### EXERCISE DESCRIPTION
Return only the lines running from the top of the entries to the line with "self.valley_half = self.rib_pitch", inclusive, exactly as written.

Entries with model source code:
════════

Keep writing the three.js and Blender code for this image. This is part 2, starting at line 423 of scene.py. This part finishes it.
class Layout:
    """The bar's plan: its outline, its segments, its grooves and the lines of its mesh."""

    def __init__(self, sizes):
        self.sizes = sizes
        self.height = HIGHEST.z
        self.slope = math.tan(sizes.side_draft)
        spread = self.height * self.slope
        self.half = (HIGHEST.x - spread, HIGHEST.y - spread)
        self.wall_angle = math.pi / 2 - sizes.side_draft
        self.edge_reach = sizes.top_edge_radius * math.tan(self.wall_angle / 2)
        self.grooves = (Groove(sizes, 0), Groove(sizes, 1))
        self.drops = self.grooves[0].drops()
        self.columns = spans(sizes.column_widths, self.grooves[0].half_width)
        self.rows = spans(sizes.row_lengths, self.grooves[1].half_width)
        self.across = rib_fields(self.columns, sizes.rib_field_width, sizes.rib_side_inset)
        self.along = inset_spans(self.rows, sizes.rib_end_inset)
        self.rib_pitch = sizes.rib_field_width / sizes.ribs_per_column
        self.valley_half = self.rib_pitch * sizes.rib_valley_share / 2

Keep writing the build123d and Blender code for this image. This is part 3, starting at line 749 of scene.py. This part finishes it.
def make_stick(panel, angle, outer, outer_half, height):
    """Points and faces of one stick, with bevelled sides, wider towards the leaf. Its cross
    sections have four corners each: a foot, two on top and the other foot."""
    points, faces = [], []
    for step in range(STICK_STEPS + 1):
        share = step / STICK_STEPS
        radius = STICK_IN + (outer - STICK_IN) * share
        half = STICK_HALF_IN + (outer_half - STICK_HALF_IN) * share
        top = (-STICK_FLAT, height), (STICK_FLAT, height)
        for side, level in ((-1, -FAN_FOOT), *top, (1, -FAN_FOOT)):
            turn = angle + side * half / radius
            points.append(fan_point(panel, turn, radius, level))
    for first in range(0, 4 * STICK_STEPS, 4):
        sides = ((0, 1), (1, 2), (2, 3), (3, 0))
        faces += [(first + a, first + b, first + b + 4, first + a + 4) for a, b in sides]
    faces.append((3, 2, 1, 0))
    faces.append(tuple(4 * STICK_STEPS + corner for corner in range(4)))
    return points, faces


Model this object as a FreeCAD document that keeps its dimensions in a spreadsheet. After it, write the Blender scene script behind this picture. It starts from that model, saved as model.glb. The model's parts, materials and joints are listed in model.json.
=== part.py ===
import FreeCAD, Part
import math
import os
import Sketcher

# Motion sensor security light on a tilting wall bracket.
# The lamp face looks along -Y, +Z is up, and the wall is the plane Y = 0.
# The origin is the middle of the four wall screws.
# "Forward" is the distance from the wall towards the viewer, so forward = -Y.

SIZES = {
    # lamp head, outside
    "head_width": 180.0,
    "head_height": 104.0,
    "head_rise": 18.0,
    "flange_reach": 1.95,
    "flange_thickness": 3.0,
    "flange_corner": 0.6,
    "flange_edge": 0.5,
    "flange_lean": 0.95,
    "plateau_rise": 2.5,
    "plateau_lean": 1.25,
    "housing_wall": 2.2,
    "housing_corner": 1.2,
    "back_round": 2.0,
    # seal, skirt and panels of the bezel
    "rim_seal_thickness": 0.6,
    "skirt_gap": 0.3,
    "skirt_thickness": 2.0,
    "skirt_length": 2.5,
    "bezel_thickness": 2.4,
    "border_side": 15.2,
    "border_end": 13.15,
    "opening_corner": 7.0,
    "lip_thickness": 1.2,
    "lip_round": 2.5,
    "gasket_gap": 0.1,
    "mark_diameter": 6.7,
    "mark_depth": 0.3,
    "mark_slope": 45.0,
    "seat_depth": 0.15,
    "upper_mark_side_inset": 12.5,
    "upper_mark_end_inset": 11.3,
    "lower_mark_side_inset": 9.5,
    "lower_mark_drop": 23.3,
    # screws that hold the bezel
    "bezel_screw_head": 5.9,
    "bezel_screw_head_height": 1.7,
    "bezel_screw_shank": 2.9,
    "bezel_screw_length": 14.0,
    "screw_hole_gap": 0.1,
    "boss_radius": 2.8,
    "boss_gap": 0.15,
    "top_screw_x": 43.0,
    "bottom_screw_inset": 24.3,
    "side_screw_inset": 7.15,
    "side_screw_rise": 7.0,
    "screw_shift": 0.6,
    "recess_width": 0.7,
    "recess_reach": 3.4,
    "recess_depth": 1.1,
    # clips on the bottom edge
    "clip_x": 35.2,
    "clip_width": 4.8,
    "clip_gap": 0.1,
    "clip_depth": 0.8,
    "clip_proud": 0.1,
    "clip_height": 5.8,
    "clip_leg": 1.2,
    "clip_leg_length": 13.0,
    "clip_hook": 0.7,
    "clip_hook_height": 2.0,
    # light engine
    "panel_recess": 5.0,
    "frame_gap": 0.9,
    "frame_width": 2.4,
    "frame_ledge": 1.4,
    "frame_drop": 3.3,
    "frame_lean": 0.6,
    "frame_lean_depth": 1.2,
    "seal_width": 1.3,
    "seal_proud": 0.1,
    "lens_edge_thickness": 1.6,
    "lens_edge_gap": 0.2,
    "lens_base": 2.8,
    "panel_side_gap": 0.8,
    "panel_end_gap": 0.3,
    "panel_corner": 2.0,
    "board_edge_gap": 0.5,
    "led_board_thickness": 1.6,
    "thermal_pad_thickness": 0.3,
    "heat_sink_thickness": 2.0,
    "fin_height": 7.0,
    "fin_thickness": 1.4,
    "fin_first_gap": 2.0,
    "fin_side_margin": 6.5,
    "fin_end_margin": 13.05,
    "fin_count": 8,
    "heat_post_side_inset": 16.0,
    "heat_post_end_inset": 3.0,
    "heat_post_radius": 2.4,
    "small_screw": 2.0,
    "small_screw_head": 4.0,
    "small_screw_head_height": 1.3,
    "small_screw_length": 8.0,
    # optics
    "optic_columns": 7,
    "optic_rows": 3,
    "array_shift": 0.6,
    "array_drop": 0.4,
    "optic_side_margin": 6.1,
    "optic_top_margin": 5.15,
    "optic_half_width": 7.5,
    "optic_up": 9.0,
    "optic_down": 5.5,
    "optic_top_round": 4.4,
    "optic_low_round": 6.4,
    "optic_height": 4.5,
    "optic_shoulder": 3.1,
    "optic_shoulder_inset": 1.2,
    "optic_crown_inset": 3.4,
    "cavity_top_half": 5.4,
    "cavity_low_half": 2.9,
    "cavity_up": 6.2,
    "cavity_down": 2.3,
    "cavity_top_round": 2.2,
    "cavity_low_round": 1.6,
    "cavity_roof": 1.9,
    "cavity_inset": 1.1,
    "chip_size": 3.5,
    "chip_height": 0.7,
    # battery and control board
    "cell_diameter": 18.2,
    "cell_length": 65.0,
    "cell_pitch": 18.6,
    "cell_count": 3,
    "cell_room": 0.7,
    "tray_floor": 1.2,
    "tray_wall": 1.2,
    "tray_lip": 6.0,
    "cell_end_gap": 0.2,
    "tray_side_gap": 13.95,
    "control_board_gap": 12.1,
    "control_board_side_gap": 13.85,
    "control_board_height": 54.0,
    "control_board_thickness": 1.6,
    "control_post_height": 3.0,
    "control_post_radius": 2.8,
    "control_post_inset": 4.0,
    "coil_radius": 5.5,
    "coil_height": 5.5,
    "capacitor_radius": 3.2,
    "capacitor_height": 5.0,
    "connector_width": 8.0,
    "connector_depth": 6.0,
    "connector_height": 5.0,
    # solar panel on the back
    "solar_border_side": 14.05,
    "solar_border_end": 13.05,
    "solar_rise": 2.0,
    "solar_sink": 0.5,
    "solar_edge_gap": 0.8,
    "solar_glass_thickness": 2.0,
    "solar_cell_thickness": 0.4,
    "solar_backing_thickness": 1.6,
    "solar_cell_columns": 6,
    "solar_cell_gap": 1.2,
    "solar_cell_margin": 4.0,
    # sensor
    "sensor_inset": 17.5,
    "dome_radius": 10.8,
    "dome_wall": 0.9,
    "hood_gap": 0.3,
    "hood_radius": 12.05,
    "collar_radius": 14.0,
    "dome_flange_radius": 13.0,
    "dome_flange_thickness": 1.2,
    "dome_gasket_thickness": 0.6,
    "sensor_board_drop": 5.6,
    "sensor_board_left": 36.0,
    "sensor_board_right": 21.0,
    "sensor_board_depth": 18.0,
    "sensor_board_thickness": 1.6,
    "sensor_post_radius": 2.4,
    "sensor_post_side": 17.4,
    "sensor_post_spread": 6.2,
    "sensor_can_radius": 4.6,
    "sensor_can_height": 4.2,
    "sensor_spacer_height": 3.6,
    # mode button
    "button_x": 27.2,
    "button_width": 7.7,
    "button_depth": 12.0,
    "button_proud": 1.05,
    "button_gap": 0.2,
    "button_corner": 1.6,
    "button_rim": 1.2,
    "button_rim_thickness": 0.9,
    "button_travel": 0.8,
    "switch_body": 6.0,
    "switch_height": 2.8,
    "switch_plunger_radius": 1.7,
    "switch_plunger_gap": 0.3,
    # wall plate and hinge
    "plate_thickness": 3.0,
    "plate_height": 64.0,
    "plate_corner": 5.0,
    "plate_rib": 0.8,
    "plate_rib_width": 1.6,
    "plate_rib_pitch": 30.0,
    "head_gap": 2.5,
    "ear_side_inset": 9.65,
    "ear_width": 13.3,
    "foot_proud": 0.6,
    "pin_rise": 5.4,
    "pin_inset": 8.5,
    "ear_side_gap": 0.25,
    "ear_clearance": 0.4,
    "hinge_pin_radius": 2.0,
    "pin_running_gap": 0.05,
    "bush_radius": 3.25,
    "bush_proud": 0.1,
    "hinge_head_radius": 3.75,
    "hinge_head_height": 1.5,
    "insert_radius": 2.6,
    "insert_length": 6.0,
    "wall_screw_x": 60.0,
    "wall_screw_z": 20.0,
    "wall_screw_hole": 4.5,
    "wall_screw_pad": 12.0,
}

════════

### SOLUTION TO THIS PROBLEM
Keep writing the three.js and Blender code for this image. This is part 2, starting at line 423 of scene.py. This part finishes it.
class Layout:
    """The bar's plan: its outline, its segments, its grooves and the lines of its mesh."""

    def __init__(self, sizes):
        self.sizes = sizes
        self.height = HIGHEST.z
        self.slope = math.tan(sizes.side_draft)
        spread = self.height * self.slope
        self.half = (HIGHEST.x - spread, HIGHEST.y - spread)
        self.wall_angle = math.pi / 2 - sizes.side_draft
        self.edge_reach = sizes.top_edge_radius * math.tan(self.wall_angle / 2)
        self.grooves = (Groove(sizes, 0), Groove(sizes, 1))
        self.drops = self.grooves[0].drops()
        self.columns = spans(sizes.column_widths, self.grooves[0].half_width)
        self.rows = spans(sizes.row_lengths, self.grooves[1].half_width)
        self.across = rib_fields(self.columns, sizes.rib_field_width, sizes.rib_side_inset)
        self.along = inset_spans(self.rows, sizes.rib_end_inset)
        self.rib_pitch = sizes.rib_field_width / sizes.ribs_per_column
        self.valley_half = self.rib_pitch * sizes.rib_valley_share / 2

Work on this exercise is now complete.